The idea that Ministers, with often little or no real experience of the Criminal Justice System (like Mr Jenrick) should be entrusted to draw up sentencing guidelines is a prospect that fills most people who practice at the coal face of the system with absolute dread, as sentencing and the potential to remove someone from society and place them in prison should never be decided by the whims of an ambitious politician, the latest Daily Mail campaign or the crazed and masked lunatics who make up the loudest voices on social media.

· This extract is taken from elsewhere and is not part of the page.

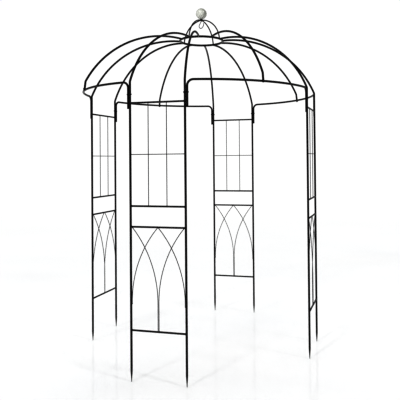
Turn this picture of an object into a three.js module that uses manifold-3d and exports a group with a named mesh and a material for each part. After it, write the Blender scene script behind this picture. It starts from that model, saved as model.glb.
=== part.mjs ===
// Round garden trellis pavilion of powder-coated steel tube, for climbing roses.
// Four trellis panels stand on ground spikes around a circle. Four arches join them over
// open doorways, twelve bent ribs rise to a crown ring, and a wire crown carries a glass
// ball and a hanging hook. Millimetres, +Z up, origin on the ground at the middle.
import * as THREE from 'three';
import { mergeVertices } from 'three/addons/utils/BufferGeometryUtils.js';
import Module from 'manifold-3d';

const wasm = await Module();
wasm.setup();

// ---- Driving dimensions -------------------------------------------------------------

const FRAME_RADIUS = 1000; // axis to the post centres
const PANEL_WIDTH = 430; // between the post centres of one panel
const TUBE_RADIUS = 8; // posts, arches and ribs
const BAR_RADIUS = 6.5; // cross bars of the panels
const ROD_RADIUS = 2.5; // thin trellis rods
const GAP = 0.3; // clearance between separate pieces

// Heights above the spike tips
const SPIKE_TIP_RADIUS = 2;
const SPIKE_LENGTH = 80;
const FOOT_BAR_HEIGHT = 374;
const TRACERY_BAR_HEIGHT = 1126;
const POST_JOINT_HEIGHT = 1200;
const GRILLE_FOOT_HEIGHT = 1277;
const GRILLE_MIDDLE_HEIGHT = 1654;
const GRILLE_TOP_HEIGHT = 2032;
const ARCH_LEG_HEIGHT = 1990; // lower ends of the arch legs
const ARCH_BOLT_HEIGHT = 2096;
const RIB_JOINT_HEIGHT = 2150; // where the ribs plug into the posts
const ARCH_HEIGHT = 2187;
const POST_RIB_KINK_HEIGHT = 2190;
const MID_RIB_KINK_HEIGHT = 2248;
const RING_HEIGHT = 2675;

// Plug joints between tubes
const SPIGOT_RADIUS = 5;
const SOCKET_RADIUS = 5.8;
const POST_SPIGOT_LENGTH = 50;
const RIB_SPIGOT_LENGTH = 40;
const SOCKET_SPARE_DEPTH = 2;

// Tracery of pointed arches in the lower panels
const TRACERY_SPRING_HEIGHT = 582; // where the curved rods turn straight
const TRACERY_LAYER = 2.3; // rods cross in two layers, this far from the panel's plane

// Arches over the doorways
const ARCH_MIDDLE_RADIUS = 1021.5; // axis to the tube centre, half way along
const ARCH_CORNER_RADIUS = 45;

// Ribs of the dome
const MID_RIB_FOOT_RADIUS = 1040;
const MID_RIB_FOOT_DROP = 12; // end of the rib below the arch tube's centre
const MID_RIB_KINK_RADIUS = 1031;
const POST_RIB_END_TILT = 5; // degrees below level where a rib meets the ring
const MID_RIB_END_TILT = 7.8;

// Crown ring, crown and finial
const RING_RADIUS = 190;
const RING_TUBE_RADIUS = 9;
const RING_PEG_LENGTH = 28;
const CROWN_LEG_RADIUS = 5;
const CROWN_LEG_TURN = 30; // degrees round from a doorway's middle
const CROWN_LEG_BEND_RADIUS = 204;
const HUB_RADIUS = 13;
const HUB_FOOT_HEIGHT = 2860;
const HUB_TOP_HEIGHT = 2868;
const BALL_RADIUS = 48;
const BALL_HEIGHT = 2920.5;
const COLLAR_RADIUS = 11;
const COLLAR_TOP_RADIUS = 8.6;
const COLLAR_TOP_HEIGHT = 2873;
const COLLAR_SPIGOT_RADIUS = 5.5;
const COLLAR_SPIGOT_LENGTH = 11;

// Hook under the crown
const HOOK_WIRE_RADIUS = 3;
const HOOK_SHANK_RADIUS = 3.5;
const HOOK_HEAD_RADIUS = 6.5;
const HOOK_HEAD_HEIGHT = 2;
const HOOK_TURN = -25; // degrees about the vertical, as it hangs

// M6 bolts and nuts
const BOLT_RADIUS = 3;
const BOLT_HOLE_RADIUS = 3.6;
const BOLT_HEAD_RADIUS = 5.5;
const BOLT_HEAD_HEIGHT = 2.6;
const NUT_RADIUS = 5.8; // across the corners, halved
const NUT_HEIGHT = 3.2;
const BOLT_TAIL = 0.5; // shank past the nut

// Facets
const TUBE_SIDES = 8;
const ROD_SIDES = 6;
const PIN_SIDES = 8;

// ---- Materials ----------------------------------------------------------------------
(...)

There was a time, when conservatives would have manned the barricades in their opposition to any suggestion that the separation of powers be undermined and it is, perhaps, an indication of the current plight of both the British Conservative Party which is desperately searching for an identity, and the current failure of politicians to stem the desire by populist parties to chip away at the institutions that have, for generations, successfully kept us safe from the excesses of authoritarian political leaders.